Supplied information:
—————

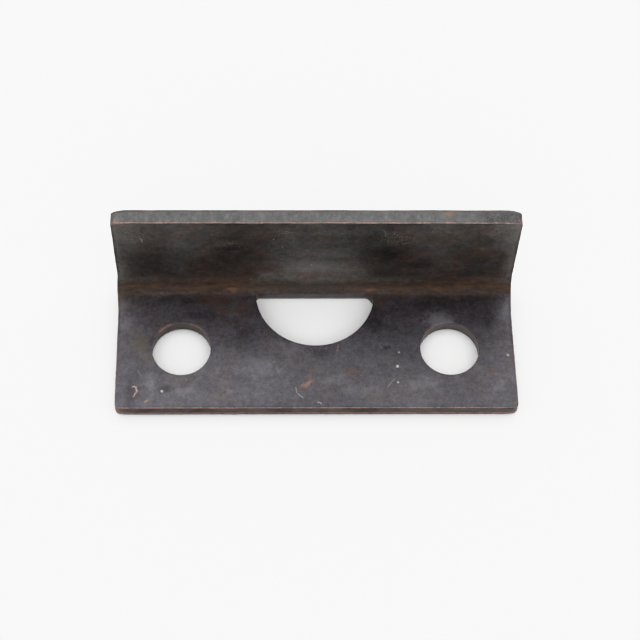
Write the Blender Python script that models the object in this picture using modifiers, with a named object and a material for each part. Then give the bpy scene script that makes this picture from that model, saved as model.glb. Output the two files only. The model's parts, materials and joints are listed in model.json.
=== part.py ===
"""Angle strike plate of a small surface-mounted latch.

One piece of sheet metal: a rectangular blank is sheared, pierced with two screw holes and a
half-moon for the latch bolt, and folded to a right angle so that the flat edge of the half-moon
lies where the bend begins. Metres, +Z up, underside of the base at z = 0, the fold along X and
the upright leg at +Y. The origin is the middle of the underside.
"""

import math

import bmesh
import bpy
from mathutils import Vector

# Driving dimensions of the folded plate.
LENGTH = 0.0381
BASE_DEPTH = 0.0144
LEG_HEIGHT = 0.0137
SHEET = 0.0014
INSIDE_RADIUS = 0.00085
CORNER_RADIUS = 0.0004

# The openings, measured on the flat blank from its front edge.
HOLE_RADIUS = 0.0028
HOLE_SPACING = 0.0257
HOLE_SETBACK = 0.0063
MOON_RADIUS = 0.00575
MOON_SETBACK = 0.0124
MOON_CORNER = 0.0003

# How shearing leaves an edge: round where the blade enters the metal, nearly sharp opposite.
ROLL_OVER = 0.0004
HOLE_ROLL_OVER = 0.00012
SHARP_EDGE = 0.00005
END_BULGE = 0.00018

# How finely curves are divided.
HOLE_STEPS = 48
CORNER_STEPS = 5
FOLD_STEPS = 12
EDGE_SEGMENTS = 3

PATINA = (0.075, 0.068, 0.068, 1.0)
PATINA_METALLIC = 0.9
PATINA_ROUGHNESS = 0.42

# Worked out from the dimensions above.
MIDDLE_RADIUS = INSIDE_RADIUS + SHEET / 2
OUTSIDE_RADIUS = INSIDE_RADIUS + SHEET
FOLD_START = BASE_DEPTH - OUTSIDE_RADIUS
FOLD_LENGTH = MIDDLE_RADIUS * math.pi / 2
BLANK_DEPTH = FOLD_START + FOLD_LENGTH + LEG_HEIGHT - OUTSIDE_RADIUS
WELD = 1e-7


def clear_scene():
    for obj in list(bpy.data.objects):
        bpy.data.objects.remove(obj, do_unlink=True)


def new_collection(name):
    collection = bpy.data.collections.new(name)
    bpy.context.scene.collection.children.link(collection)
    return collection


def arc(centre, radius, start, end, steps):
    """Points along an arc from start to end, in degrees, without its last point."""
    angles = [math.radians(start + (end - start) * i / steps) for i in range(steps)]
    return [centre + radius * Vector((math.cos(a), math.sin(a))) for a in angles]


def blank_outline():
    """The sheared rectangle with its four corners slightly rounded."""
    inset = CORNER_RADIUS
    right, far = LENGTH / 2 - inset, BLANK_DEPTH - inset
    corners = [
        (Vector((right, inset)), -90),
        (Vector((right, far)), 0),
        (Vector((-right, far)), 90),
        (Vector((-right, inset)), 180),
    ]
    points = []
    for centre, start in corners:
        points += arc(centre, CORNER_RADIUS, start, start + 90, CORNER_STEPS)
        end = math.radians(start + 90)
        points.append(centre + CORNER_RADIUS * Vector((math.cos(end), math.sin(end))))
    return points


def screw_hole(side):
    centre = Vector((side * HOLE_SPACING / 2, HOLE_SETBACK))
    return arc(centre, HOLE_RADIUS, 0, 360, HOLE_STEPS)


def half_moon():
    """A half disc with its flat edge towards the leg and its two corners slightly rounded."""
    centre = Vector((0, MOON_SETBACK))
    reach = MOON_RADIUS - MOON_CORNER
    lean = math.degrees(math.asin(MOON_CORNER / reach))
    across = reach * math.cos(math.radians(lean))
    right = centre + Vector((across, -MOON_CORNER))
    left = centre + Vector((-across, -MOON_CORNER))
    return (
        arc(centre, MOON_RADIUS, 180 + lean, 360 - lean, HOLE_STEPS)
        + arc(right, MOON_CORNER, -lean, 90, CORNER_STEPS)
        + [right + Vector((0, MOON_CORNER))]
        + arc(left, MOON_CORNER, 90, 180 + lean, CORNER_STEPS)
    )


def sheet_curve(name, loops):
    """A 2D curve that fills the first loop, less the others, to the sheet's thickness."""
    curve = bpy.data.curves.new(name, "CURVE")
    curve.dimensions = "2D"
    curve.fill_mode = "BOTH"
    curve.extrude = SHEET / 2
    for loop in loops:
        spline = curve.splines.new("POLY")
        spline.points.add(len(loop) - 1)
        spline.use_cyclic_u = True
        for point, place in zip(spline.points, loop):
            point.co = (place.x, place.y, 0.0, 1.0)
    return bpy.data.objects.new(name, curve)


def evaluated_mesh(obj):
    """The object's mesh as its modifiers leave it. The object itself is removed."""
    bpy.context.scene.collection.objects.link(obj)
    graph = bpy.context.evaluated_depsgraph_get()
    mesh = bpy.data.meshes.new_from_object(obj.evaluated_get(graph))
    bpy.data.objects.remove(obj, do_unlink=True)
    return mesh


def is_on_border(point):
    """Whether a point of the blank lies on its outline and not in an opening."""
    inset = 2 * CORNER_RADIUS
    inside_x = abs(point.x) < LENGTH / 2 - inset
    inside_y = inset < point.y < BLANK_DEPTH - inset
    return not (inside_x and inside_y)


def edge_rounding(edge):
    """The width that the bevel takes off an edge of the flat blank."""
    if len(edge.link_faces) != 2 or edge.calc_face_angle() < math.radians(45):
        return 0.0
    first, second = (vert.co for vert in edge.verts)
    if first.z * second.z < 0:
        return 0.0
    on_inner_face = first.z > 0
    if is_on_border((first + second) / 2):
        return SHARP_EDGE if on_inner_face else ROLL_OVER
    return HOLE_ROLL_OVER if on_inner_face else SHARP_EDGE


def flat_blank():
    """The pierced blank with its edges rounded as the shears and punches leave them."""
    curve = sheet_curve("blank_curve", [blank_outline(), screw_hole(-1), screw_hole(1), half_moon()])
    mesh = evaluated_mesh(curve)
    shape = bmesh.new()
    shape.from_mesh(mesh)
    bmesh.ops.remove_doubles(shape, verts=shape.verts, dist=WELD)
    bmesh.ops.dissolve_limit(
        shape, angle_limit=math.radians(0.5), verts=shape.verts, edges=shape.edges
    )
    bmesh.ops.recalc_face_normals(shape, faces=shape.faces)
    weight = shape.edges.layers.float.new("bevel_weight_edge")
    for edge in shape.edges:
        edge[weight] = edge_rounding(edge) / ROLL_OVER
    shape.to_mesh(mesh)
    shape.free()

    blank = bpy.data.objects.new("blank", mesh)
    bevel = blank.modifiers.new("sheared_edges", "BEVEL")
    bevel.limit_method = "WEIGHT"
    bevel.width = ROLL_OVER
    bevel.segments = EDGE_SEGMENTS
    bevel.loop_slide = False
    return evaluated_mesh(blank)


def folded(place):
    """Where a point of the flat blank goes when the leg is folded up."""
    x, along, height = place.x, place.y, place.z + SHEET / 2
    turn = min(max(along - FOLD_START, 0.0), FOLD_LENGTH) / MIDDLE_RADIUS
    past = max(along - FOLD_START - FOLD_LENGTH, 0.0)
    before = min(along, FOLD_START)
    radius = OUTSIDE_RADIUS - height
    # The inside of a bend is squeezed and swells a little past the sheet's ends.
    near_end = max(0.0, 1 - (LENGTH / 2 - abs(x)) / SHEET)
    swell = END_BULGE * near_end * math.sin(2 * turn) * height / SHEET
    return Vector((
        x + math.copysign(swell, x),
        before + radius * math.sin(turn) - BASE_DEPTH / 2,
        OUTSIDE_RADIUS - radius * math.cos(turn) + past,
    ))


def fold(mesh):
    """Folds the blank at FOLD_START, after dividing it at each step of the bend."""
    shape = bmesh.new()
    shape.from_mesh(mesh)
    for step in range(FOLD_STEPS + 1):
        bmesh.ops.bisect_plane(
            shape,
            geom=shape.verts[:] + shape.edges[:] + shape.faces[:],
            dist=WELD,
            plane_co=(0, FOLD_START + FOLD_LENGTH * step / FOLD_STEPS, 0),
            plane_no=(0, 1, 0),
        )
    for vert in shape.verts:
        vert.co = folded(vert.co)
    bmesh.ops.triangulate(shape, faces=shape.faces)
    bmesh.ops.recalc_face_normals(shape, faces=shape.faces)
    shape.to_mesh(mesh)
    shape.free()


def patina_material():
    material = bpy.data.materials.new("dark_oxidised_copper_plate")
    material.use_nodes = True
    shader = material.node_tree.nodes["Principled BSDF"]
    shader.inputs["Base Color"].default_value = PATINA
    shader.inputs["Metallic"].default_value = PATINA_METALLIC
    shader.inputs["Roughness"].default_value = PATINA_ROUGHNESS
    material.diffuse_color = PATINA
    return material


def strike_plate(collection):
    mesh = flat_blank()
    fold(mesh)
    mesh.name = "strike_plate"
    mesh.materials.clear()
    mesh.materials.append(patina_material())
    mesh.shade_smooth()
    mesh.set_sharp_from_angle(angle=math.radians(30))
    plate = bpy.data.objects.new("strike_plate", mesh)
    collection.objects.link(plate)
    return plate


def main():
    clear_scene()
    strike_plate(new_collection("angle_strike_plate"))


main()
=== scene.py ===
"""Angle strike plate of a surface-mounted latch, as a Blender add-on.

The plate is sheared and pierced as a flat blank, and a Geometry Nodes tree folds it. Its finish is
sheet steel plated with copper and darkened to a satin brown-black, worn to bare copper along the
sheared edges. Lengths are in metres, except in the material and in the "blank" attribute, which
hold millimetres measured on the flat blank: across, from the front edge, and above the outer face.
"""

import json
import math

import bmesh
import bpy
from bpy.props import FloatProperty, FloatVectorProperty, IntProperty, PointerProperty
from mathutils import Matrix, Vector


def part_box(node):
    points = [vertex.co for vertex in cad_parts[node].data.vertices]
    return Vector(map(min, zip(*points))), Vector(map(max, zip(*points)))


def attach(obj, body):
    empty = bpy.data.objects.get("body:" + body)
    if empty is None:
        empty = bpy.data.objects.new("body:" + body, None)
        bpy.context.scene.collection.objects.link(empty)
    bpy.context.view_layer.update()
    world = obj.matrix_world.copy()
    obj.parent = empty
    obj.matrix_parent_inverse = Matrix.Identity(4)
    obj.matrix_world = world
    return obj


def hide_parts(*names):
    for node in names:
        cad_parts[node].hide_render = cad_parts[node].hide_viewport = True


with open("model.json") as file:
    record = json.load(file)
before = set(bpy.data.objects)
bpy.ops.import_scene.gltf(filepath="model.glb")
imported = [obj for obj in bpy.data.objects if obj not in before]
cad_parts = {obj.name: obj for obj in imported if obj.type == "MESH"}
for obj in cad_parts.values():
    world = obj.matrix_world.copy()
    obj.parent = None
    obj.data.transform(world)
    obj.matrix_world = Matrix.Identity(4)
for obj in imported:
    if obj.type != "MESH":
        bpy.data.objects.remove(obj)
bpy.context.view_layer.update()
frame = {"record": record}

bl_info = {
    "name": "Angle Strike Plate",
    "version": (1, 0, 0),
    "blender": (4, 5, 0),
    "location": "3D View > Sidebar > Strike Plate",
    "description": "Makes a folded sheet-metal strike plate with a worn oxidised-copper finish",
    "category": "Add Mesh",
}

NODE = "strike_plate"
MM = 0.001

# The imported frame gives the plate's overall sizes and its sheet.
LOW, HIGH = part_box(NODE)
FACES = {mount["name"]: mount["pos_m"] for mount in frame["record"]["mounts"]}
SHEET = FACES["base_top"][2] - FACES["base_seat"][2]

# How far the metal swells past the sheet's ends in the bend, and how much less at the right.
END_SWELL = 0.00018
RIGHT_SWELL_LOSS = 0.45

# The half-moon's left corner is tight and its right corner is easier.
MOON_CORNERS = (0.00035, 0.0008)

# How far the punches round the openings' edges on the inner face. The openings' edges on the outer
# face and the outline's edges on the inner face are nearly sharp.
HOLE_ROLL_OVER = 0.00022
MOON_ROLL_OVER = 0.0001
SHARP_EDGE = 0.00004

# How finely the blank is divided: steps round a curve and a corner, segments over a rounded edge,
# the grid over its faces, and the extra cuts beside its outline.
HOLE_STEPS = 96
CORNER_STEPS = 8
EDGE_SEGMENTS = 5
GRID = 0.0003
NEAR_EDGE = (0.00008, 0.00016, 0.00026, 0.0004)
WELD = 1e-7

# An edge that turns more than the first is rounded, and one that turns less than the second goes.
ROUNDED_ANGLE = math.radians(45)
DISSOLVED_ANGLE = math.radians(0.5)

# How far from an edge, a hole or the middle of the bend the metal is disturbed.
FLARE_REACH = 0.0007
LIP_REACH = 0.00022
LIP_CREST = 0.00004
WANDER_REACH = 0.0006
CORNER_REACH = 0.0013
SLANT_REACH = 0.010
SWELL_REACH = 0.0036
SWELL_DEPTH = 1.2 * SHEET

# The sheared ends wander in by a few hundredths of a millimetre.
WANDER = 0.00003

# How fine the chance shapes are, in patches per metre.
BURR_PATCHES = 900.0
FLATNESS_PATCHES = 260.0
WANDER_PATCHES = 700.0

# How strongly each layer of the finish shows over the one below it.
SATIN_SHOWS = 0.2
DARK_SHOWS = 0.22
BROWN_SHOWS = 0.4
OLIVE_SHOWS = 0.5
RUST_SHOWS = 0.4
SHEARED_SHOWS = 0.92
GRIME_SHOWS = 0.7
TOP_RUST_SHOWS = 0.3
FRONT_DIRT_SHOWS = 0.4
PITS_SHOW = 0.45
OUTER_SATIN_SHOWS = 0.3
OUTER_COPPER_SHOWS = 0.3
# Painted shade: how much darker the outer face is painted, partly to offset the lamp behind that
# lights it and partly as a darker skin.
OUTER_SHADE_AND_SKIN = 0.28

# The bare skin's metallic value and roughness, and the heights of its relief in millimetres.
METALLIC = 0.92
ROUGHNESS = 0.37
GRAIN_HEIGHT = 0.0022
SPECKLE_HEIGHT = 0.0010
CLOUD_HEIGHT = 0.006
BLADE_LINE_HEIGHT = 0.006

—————

Problem details:
Show, from the listing above, each line that contains the word "type".

Task output:
cad_parts = {obj.name: obj for obj in imported if obj.type == "MESH"}
    if obj.type != "MESH":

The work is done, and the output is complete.